The French Energy Regulatory Commission introduces a temporary prudential control on gas and electricity suppliers through a “guichet à blanc” opening in December, pending the transposition of European rules.

France: the CRE launches a transitional mechanism to regulate suppliers

Sectors Gas, Wind Energy, Natural Gas
Themes Regulation & Governance, Regulation

The French Energy Regulatory Commission (Commission de régulation de l’énergie, CRE) has implemented a transitional prudential regulation framework for electricity and natural gas suppliers in France. This measure follows imbalances observed between 2021 and 2023 in retail markets, during which some suppliers showed insufficient coverage relative to their contractual commitments to consumers.

A test phase ahead of the legal framework’s entry into force

A “guichet à blanc” has been opened to test compliance procedures under real conditions. This mechanism targets suppliers authorised to resell electricity or supply natural gas, who are contractually bound to at least one final consumer and serve more than 100,000 customers within a single local distribution area. These actors have until January 30, 2026, to submit the required documents.

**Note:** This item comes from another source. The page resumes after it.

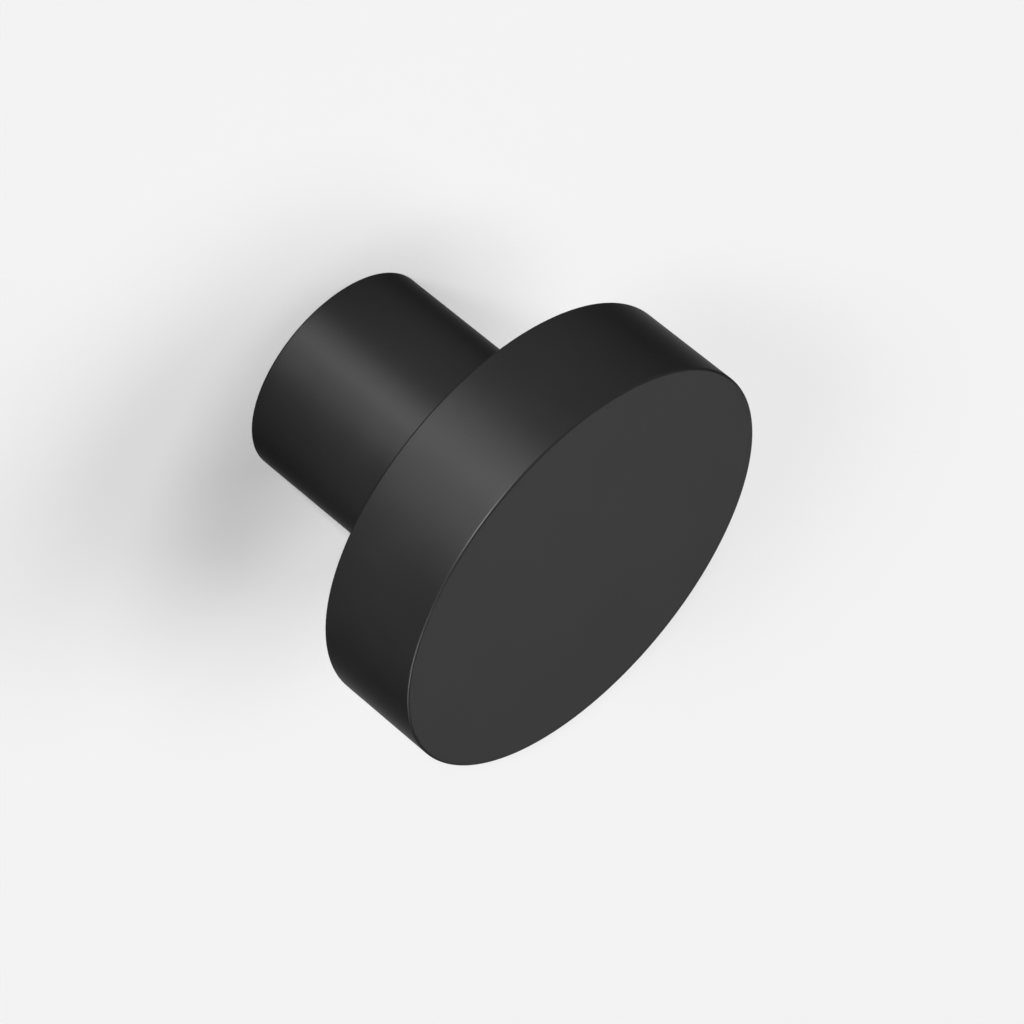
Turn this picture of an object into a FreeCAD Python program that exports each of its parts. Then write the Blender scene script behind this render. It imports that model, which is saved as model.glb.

Three regulatory control pillars

The control is based on three components. First, a “coverage criterion” assesses whether committed volumes are adequately covered. Suppliers deemed non-compliant with this criterion will undergo a financial test, adjusted according to their credit rating. Finally, actors must formalise a complete risk coverage and management strategy, accompanied by internal procedural and organisational measures.

Annual windows maintained pending directive implementation

From 2026 onwards, the CRE plans to open new compliance windows every year. The deadlines are set for May 1 for natural gas and September 30 for electricity. This transitional mechanism will end once Article 18bis of the European Electricity Market Design (EMD) directive is transposed into French law.

Different timelines for electricity and gas

The end of the transitional scheme for electricity depends on the implementation of the EMD directive. In contrast, a separate legislative act will be required for natural gas. In the meantime, the CRE will continue to run the successive windows to structure oversight of suppliers’ practices in the retail market.

The initiative aims to prevent speculative behaviour and ensure long-term stability of contractual commitments. No individual results will be shared with companies at the end of this initial, non-sanctioning phase.